The house ended up selling for about a quarter-million dollars over its asking price.

Gallegos described the home, which had sat vacant for years, as “totally unlivable.” Water came in through holes in the roof, and mildew covered the ceilings, he said. But that didn’t matter to prospective buyers, who hoped to tear down the house and build their dream home on the roughly 9,400 square-foot lot.

“They didn’t buy the house,” Gallegos said. “They bought the dirt.”

Watching a condemned home sell for more than $1 million is the new Bay Area normal, said Nancie Allen, president-elect of the Bay East Association of Realtors.

“If you’re not used to seeing this all the time, then it’s shocking to you,” she said. “But this is not shocking to me.”

Last week the owner of a burned-out house in San Jose’s Willow Glen neighborhood listed the property for $800,000. Holly Barr, the realtor selling that house, said the price is standard for the desirable location.

Similarly, the Mission San Jose neighborhood, where the condemned house sold last month, has long been one of Fremont’s priciest — partly because of its high-quality schools, Allen said.
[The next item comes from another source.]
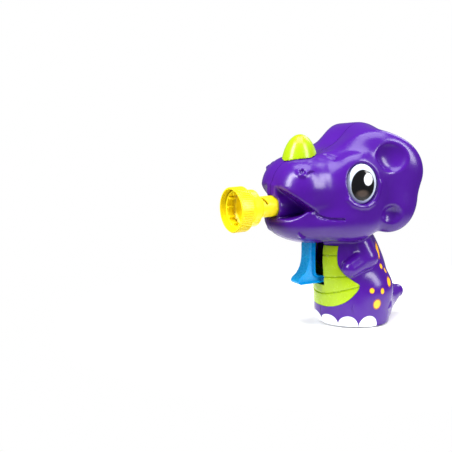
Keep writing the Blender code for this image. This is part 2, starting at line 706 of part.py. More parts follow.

But 64-year-old Gallegos, who has lived in Fremont most of his life, remembers when it was an affordable city.

“My father’s first house in Fremont cost $13,000,” he said. “Times have changed.”

The median sales price for a single-family home in Fremont was nearly $1.3 million last month, according to the Bay East Association of Realtors. And prices have been climbing all over the Bay Area.

The median value of a home in San Jose is $1.1 million, according to Zillow. It’s $1.3 million in San Francisco, and $800,000 in Santa Cruz County.

“Because there’s such low inventory on the market,” Allen said, “people are getting into whatever they can.”